● **Stated exercise**
Start at the line containing "bake_transform(fold)" and stop at the line containing "# short ones"; copy those lines exactly, both ends included, and no others.

Scripts that build objects
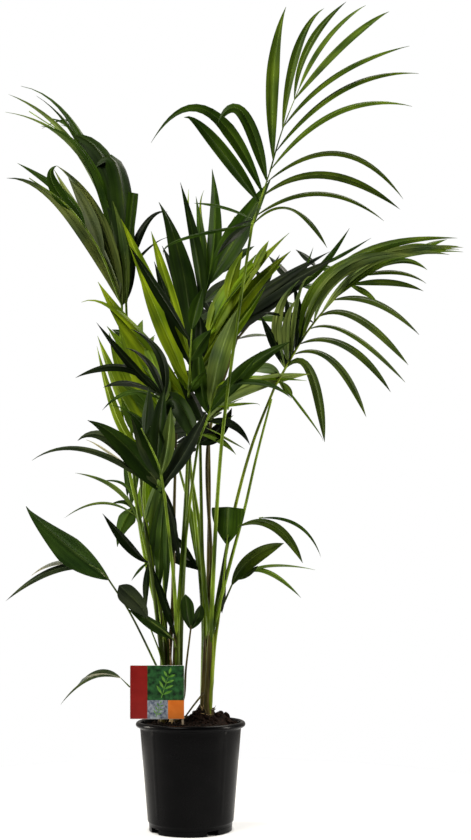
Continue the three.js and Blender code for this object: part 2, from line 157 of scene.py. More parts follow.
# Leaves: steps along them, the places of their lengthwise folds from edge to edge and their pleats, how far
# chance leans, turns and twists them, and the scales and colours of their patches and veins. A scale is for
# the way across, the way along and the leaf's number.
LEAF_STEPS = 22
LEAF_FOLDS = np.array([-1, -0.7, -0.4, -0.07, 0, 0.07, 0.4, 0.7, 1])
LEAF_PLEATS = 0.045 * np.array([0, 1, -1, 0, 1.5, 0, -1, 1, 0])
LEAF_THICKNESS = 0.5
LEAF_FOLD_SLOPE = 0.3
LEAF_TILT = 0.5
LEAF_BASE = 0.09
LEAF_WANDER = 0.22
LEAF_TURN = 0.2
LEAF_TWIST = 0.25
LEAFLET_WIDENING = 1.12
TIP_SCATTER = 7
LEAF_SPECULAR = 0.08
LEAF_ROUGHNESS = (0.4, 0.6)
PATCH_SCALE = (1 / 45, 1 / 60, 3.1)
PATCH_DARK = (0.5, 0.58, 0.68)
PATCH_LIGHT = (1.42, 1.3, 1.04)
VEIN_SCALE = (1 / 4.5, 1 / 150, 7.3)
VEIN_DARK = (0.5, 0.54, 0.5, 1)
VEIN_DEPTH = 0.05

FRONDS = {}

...

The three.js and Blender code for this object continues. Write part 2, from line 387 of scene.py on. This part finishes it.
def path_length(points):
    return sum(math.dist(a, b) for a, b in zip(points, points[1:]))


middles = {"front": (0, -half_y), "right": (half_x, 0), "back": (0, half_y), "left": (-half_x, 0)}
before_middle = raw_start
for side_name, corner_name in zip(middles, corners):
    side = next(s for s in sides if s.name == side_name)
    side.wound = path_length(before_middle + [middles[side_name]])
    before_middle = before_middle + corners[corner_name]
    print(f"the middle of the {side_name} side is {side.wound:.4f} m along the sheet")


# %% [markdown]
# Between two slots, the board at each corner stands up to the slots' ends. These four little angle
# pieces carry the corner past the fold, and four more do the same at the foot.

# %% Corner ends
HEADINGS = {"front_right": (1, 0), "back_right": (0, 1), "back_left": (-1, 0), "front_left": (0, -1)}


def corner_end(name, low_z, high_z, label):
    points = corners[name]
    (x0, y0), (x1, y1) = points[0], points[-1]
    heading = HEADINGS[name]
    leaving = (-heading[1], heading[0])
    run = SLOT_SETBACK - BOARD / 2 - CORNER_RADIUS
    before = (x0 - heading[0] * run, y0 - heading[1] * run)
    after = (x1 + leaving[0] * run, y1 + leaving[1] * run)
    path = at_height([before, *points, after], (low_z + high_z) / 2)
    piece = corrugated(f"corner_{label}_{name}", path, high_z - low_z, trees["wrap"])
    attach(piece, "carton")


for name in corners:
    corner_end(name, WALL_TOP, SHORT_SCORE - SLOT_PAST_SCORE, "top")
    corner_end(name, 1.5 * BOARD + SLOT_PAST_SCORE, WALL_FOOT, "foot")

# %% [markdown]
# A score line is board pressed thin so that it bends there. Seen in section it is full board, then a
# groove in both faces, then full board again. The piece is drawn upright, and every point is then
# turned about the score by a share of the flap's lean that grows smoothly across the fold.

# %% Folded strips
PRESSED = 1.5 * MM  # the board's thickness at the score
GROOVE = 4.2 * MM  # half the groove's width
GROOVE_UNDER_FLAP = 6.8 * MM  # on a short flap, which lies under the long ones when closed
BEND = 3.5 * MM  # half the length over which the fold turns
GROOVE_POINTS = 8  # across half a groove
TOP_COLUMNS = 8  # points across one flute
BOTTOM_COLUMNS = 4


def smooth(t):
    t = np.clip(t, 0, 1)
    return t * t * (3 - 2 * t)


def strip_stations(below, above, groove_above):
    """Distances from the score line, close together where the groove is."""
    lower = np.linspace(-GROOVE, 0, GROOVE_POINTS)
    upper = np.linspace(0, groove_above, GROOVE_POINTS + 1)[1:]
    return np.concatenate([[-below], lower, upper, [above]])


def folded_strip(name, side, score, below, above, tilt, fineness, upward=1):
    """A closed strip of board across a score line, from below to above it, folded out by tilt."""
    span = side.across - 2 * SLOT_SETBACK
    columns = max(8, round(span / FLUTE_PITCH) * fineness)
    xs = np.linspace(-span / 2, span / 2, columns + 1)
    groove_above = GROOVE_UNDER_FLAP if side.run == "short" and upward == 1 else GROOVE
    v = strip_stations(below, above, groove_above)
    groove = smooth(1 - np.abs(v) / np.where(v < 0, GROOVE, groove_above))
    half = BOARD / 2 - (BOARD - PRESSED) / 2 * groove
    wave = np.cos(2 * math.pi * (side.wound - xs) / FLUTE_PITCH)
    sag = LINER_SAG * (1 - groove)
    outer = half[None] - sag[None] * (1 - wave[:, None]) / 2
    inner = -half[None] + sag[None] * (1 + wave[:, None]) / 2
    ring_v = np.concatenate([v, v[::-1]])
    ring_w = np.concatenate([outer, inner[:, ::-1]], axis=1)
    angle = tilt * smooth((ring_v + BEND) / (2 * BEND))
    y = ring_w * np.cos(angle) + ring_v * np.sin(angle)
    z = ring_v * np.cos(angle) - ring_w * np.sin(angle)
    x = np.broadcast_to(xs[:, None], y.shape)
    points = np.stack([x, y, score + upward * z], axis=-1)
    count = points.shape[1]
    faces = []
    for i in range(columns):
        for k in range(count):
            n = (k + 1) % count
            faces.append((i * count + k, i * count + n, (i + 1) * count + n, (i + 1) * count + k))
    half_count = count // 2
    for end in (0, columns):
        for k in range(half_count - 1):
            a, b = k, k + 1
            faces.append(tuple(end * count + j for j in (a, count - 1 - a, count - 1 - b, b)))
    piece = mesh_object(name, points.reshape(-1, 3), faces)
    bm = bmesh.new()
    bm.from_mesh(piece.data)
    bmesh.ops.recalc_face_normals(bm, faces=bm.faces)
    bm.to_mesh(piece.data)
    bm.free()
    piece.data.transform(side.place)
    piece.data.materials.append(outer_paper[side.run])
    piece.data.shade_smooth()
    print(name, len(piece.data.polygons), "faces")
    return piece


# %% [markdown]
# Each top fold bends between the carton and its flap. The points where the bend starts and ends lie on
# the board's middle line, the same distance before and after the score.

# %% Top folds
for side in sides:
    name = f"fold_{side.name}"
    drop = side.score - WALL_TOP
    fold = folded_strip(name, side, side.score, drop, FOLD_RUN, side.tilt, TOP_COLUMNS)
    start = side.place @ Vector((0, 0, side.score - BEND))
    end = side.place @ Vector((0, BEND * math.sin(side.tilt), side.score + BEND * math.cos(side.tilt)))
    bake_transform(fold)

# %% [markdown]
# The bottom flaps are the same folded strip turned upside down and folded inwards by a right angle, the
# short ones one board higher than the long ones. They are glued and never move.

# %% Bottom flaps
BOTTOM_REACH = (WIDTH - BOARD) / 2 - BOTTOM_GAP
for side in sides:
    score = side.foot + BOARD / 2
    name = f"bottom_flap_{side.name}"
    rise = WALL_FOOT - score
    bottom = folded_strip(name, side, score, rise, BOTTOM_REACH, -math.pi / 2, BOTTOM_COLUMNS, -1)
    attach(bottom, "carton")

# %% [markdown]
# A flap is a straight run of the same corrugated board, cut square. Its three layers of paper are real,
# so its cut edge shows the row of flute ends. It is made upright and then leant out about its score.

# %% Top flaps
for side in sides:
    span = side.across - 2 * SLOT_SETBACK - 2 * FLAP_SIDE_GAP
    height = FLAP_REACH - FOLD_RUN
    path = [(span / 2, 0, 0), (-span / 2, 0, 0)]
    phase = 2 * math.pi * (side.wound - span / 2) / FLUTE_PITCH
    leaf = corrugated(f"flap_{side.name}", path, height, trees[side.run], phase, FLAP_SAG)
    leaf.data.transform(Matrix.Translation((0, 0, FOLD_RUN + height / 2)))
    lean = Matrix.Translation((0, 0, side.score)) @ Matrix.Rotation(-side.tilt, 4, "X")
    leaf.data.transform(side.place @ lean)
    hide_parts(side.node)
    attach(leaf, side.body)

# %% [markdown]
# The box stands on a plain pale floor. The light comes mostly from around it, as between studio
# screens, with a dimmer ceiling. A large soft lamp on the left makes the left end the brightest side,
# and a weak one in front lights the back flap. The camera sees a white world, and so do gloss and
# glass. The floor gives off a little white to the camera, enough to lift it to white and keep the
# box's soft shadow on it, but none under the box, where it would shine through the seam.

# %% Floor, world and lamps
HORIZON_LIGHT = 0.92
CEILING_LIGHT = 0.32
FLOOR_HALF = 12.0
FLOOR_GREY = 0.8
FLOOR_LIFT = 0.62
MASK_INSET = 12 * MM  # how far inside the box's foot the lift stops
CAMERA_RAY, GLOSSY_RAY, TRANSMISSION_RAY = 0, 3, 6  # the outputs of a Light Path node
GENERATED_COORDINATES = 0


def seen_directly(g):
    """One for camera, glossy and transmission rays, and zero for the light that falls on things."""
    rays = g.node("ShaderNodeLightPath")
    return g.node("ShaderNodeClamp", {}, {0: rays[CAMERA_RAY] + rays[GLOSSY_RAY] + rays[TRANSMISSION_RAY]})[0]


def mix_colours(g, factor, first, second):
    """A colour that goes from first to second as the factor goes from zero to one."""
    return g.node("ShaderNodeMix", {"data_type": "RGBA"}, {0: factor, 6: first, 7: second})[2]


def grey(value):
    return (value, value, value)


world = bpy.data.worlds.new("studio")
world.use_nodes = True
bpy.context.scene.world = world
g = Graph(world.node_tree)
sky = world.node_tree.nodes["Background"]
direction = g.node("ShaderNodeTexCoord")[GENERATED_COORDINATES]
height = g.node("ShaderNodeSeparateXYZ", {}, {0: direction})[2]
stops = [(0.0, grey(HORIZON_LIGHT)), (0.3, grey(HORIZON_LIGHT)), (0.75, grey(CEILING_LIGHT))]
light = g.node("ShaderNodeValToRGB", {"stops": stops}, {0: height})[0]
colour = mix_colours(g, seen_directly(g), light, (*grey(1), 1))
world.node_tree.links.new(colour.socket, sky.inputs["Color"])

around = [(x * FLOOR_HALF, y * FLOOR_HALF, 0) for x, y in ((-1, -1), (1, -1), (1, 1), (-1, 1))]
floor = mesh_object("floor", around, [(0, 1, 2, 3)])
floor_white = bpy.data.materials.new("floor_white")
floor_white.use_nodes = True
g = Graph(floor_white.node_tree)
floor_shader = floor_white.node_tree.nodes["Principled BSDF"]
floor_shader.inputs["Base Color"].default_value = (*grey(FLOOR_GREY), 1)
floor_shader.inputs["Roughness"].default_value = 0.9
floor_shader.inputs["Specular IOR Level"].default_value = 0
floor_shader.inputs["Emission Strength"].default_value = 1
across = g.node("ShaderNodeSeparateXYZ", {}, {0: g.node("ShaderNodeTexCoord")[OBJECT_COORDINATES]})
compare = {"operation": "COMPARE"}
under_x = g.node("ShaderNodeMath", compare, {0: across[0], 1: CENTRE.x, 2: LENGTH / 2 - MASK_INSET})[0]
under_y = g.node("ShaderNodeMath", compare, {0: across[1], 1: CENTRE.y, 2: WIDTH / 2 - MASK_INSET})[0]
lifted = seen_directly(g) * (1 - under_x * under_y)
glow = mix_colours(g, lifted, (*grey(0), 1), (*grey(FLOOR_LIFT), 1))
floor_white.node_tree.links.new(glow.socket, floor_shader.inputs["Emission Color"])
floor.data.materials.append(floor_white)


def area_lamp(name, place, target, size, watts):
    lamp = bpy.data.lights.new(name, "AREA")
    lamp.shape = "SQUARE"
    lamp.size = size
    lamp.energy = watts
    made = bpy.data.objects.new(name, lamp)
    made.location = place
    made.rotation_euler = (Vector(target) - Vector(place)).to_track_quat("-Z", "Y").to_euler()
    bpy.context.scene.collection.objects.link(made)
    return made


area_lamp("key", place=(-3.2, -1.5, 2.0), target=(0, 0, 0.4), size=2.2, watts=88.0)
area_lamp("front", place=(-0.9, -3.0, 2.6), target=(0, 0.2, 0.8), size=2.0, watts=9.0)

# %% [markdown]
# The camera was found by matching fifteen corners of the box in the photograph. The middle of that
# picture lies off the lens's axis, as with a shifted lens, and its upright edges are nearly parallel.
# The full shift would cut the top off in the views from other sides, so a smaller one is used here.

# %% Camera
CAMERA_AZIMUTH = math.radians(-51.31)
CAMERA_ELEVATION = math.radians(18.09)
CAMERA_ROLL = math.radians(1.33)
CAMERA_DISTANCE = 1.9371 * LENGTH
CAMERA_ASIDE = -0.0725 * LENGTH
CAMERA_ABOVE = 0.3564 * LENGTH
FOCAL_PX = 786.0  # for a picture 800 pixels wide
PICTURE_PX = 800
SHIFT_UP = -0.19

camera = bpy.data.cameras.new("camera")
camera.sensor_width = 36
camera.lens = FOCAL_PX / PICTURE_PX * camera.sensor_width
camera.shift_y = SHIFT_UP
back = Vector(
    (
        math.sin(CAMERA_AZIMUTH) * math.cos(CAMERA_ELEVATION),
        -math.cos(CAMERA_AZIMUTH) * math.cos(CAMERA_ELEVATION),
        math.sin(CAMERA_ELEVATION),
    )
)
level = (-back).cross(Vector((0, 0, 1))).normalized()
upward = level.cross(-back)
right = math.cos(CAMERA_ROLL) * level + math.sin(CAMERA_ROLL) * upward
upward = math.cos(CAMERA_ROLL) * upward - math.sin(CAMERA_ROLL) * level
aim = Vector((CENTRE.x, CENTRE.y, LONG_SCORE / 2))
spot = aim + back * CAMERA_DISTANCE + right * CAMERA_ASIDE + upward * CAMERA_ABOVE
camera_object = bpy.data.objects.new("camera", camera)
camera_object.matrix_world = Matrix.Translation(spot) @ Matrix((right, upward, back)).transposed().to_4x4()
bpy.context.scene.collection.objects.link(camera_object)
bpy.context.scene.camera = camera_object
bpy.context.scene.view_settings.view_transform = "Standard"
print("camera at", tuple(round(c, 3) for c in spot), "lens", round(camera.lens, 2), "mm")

--

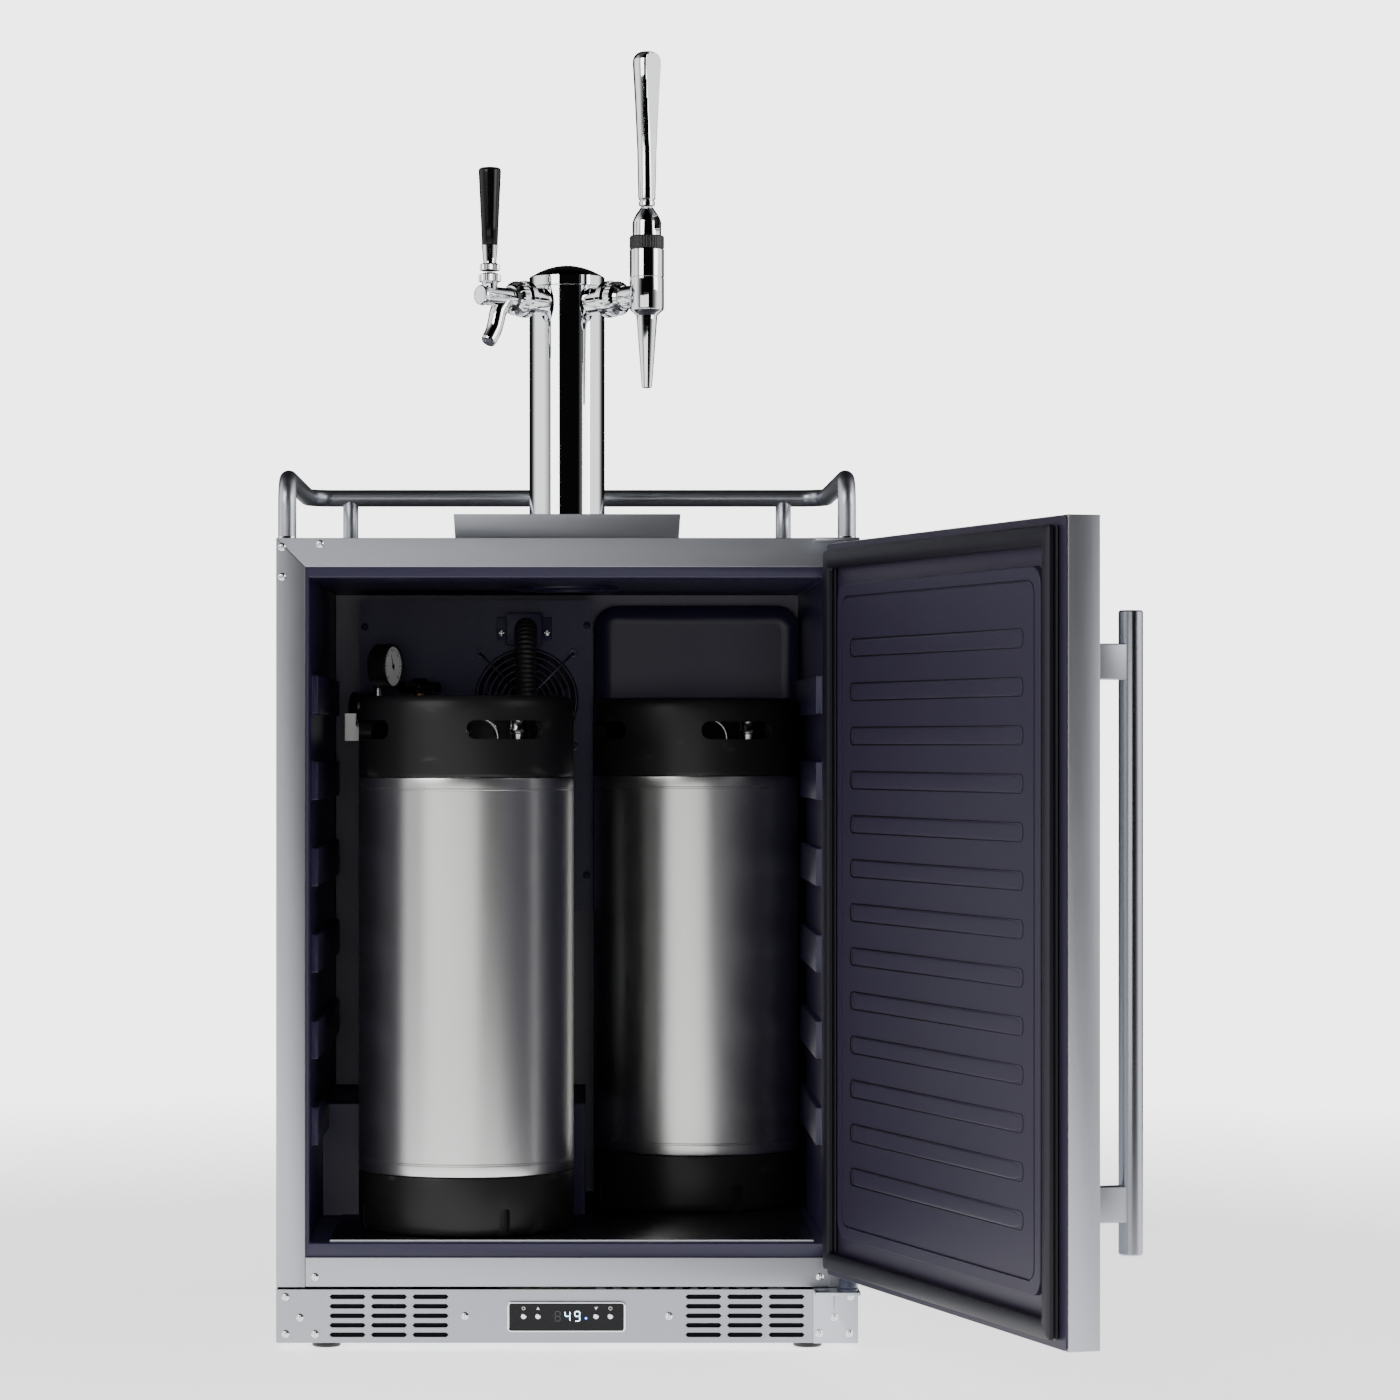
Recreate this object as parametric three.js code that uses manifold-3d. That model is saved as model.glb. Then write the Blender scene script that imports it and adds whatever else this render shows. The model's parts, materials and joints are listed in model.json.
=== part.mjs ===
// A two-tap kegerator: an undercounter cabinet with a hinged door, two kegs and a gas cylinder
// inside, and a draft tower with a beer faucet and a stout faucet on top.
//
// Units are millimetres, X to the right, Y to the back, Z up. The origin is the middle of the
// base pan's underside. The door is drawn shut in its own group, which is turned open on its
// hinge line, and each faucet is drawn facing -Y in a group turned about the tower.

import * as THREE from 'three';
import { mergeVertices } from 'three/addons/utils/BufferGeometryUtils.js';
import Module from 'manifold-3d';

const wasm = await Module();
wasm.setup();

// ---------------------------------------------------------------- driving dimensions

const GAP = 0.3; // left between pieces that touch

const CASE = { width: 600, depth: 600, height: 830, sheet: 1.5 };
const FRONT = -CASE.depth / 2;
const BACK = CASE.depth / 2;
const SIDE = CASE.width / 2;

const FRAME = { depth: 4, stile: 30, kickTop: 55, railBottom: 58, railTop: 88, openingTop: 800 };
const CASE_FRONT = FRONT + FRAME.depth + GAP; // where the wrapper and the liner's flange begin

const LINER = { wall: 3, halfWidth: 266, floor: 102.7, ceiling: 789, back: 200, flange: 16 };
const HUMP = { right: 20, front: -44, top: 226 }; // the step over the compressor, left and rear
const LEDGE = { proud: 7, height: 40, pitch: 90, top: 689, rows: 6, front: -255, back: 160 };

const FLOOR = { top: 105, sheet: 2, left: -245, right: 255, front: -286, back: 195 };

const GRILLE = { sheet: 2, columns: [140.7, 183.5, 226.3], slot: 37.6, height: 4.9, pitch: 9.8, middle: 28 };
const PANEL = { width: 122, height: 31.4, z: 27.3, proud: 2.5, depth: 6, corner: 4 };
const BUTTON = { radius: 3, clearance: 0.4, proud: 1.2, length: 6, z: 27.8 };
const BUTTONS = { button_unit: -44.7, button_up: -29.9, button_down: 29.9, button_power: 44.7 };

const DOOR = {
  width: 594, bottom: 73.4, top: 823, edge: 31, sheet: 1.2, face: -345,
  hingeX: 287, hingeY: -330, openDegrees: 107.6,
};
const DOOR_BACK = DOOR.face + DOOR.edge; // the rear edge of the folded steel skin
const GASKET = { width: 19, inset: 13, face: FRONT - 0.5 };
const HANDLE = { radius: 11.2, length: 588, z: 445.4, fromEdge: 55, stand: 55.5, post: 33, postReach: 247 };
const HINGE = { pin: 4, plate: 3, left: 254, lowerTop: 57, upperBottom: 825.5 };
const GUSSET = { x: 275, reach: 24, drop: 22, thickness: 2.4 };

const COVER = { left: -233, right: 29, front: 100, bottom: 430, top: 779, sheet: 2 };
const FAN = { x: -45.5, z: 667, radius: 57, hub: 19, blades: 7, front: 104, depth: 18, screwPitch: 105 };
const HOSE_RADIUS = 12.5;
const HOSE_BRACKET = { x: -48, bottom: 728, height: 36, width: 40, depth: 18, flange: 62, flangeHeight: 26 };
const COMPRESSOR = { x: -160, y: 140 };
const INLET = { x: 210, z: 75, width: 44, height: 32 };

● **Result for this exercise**
    bake_transform(fold)

# %% [markdown]
# The bottom flaps are the same folded strip turned upside down and folded inwards by a right angle, the
# short ones one board higher than the long ones. They are glued and never move.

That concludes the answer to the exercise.